Beginning with the first line below, please repeat the material exactly, ending with the line that includes "from math import".

── Extracted records ──

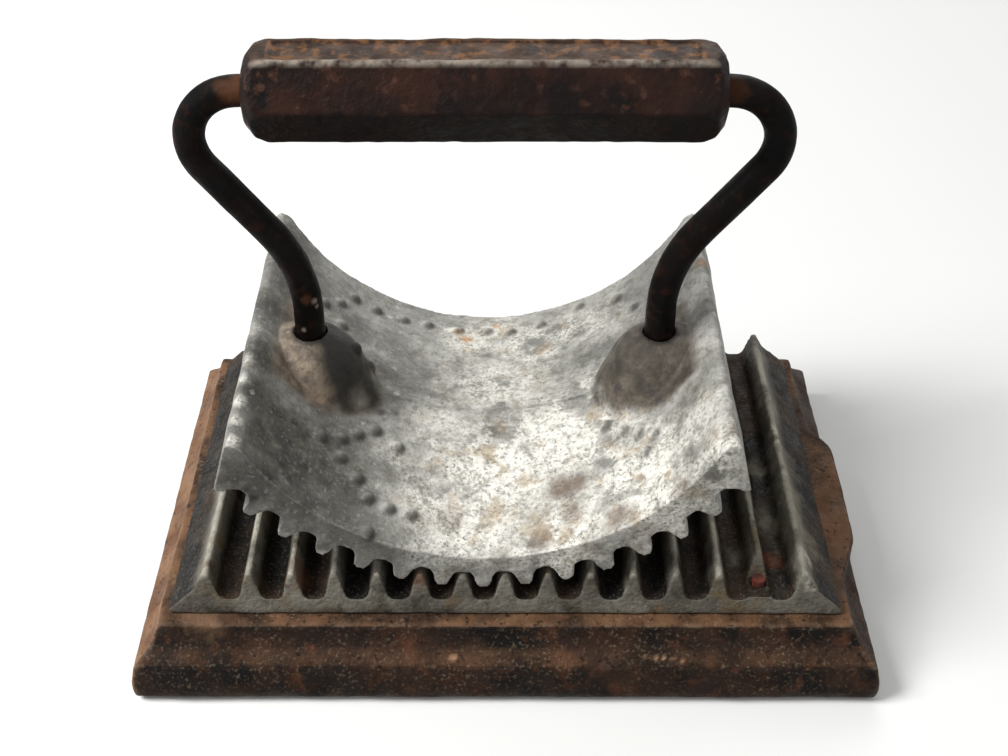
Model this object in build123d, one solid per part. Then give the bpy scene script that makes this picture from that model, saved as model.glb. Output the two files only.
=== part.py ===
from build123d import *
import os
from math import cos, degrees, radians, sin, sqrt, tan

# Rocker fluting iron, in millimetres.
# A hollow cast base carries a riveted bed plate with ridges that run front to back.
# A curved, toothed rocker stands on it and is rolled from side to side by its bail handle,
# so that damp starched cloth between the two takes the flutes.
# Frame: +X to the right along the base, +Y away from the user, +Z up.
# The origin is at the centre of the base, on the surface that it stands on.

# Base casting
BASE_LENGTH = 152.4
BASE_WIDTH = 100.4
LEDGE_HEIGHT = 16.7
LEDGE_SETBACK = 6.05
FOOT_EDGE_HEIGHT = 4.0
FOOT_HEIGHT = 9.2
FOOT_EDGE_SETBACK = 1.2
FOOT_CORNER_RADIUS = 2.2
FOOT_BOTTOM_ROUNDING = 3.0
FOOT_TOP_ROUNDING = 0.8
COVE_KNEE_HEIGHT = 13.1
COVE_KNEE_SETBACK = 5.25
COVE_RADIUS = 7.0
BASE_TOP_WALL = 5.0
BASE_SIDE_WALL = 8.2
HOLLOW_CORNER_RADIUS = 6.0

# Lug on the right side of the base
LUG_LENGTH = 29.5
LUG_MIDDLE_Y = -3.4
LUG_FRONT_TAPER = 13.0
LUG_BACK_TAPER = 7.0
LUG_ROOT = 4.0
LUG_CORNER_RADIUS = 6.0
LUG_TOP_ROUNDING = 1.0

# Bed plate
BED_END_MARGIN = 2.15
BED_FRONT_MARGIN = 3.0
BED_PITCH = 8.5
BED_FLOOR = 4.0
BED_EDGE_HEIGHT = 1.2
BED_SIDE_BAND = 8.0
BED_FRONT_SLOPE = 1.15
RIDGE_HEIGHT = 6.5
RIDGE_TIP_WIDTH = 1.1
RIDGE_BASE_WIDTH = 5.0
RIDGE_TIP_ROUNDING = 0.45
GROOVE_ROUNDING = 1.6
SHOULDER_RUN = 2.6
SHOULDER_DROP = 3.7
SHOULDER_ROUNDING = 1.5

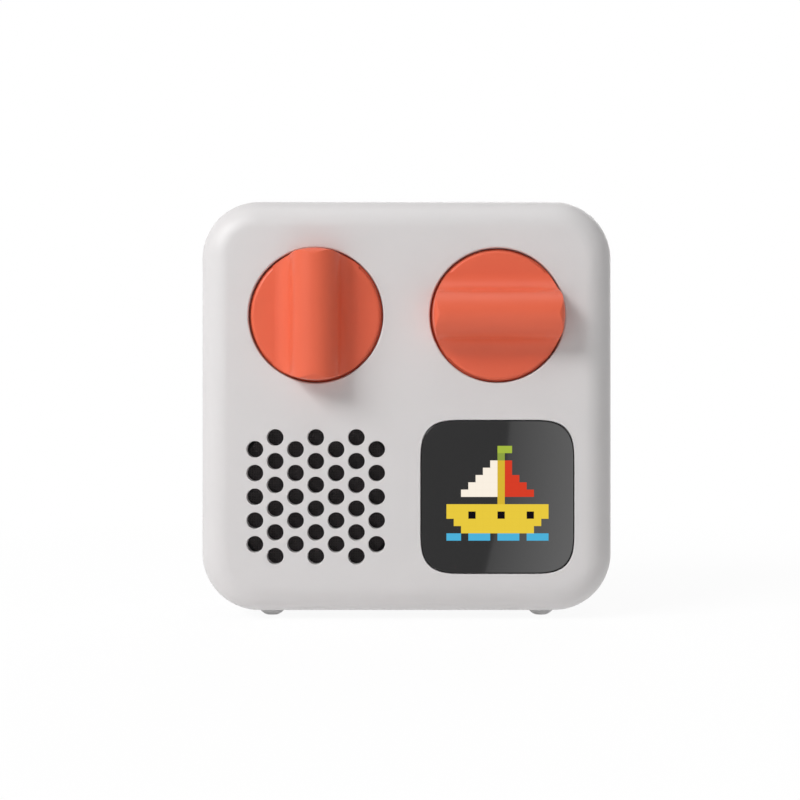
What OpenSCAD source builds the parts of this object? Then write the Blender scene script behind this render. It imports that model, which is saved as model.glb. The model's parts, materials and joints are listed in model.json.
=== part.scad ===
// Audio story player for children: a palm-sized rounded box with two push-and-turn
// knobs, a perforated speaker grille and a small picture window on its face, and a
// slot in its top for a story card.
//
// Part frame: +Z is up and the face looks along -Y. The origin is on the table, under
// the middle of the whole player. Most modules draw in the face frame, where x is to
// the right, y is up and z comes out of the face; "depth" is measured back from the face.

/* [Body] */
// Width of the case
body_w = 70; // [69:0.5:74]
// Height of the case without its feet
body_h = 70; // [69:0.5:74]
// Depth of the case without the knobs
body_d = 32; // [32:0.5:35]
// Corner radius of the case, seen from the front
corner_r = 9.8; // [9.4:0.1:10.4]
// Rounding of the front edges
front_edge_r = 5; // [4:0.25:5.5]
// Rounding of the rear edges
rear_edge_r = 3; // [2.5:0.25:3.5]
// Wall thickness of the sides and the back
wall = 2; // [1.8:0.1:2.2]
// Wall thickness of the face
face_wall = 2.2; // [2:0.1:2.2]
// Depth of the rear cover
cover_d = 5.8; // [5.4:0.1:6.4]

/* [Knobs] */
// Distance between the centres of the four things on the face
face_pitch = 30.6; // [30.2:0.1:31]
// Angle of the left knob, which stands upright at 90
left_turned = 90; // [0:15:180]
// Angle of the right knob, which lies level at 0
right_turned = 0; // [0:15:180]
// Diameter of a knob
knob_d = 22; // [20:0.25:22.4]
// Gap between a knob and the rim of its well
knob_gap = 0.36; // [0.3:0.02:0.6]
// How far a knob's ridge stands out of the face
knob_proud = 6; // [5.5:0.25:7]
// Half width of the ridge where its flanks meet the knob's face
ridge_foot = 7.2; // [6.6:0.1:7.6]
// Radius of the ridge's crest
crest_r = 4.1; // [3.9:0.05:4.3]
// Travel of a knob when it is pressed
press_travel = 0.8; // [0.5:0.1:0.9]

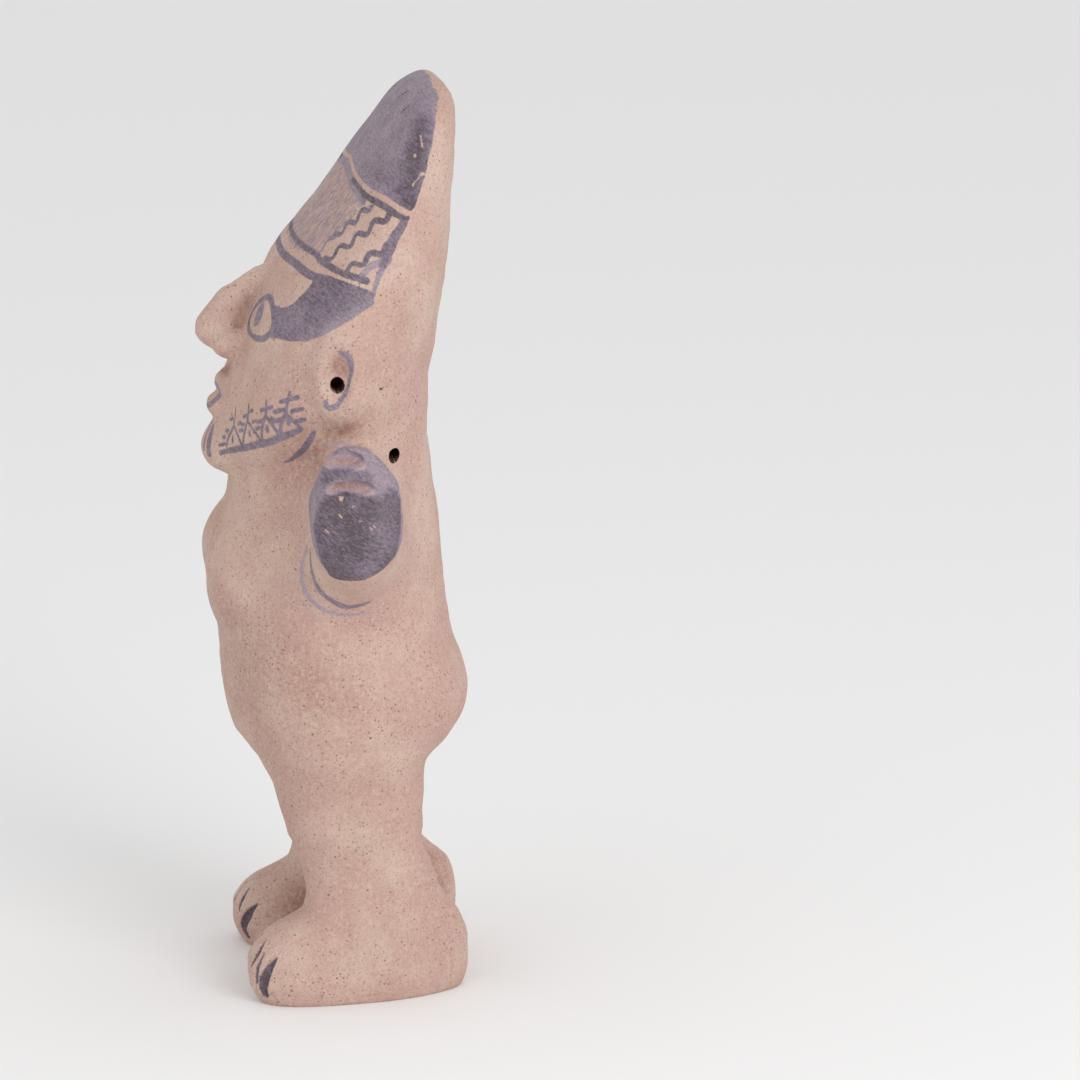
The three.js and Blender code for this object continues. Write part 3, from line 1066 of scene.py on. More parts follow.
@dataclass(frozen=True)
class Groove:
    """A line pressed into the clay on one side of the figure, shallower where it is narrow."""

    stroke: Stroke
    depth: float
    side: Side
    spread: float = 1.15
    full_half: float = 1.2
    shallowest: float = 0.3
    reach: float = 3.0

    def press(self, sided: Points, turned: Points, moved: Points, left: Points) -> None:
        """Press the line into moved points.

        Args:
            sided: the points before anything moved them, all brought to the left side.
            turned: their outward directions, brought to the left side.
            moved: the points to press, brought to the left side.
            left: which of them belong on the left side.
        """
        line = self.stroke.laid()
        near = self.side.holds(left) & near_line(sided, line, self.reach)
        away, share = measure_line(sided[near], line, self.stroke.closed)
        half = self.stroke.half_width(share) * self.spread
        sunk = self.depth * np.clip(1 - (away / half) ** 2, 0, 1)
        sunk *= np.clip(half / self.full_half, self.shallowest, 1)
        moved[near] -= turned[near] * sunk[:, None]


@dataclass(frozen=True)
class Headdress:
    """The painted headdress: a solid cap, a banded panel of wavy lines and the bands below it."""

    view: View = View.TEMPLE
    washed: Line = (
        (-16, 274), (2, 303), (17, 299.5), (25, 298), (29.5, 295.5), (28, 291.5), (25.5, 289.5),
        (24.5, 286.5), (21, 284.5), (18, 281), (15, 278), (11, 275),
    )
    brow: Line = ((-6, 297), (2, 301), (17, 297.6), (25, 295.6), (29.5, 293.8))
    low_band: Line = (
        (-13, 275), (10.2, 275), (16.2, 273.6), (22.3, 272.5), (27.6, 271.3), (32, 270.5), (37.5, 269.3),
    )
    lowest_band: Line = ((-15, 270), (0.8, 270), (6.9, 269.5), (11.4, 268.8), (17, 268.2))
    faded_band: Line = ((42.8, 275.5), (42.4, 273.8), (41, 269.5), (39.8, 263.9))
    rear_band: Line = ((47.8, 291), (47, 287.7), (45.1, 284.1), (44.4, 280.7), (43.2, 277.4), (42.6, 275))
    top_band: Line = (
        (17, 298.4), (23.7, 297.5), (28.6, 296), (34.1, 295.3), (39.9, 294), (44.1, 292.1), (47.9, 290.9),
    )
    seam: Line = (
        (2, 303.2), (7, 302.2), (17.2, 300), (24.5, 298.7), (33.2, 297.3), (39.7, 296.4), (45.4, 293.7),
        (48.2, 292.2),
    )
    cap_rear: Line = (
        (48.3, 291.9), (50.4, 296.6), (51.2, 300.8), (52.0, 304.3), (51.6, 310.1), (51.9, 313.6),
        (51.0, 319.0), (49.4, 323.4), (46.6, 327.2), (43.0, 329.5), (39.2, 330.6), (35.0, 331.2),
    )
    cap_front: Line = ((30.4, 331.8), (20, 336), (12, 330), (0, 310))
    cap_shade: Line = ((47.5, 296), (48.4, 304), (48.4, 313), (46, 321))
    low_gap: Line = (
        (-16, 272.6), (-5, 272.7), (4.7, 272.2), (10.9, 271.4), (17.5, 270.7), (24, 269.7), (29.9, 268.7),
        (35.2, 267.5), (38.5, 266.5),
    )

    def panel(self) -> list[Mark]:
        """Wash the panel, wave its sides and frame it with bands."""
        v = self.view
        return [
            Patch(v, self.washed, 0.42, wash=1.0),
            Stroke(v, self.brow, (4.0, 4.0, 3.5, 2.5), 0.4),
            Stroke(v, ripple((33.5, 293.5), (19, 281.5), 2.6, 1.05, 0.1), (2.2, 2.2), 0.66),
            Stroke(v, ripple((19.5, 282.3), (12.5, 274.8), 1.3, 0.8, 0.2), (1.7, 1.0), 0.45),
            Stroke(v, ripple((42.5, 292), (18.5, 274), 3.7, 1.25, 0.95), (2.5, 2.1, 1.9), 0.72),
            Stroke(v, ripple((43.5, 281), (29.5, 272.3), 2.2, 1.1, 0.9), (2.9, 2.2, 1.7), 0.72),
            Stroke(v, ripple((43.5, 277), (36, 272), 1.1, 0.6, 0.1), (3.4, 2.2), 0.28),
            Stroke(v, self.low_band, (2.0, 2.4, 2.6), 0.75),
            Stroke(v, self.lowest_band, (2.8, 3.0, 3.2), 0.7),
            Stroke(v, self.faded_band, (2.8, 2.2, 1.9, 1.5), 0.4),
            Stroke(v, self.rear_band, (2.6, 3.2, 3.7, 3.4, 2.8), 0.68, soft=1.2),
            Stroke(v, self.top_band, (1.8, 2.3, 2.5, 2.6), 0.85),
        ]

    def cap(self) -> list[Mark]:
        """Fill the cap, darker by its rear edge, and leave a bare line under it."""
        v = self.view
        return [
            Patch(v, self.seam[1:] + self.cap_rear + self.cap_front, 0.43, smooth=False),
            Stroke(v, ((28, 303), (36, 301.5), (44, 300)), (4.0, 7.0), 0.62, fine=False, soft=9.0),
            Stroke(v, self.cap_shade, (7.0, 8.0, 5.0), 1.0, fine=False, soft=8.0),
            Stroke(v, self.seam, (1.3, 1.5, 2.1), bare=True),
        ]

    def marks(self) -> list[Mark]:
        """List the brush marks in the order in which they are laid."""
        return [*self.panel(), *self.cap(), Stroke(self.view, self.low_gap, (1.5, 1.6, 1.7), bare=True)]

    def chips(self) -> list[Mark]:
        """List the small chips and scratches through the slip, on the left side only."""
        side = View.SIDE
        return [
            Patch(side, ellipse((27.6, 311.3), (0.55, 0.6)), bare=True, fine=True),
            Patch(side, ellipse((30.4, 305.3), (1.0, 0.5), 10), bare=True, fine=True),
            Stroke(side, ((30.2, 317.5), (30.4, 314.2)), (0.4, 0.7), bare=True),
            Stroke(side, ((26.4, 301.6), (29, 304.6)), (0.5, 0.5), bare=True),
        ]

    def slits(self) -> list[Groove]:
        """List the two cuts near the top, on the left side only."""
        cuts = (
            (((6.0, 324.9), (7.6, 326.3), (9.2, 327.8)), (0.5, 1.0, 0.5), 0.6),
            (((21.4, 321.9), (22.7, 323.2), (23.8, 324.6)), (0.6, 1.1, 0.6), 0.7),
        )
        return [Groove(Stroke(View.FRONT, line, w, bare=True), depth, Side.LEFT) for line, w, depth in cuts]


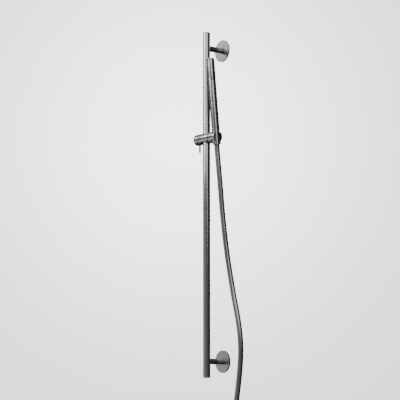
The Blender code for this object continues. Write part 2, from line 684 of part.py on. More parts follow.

───

→ Exercise answer
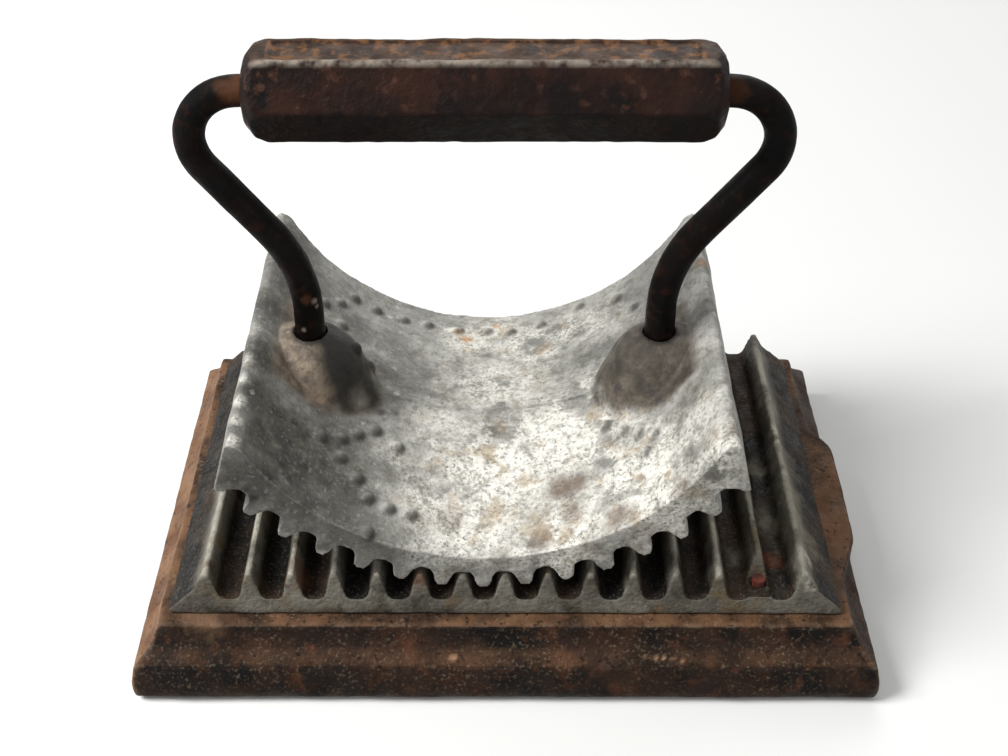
Model this object in build123d, one solid per part. Then give the bpy scene script that makes this picture from that model, saved as model.glb. Output the two files only.
=== part.py ===
from build123d import *
import os
from math import cos, degrees, radians, sin, sqrt, tan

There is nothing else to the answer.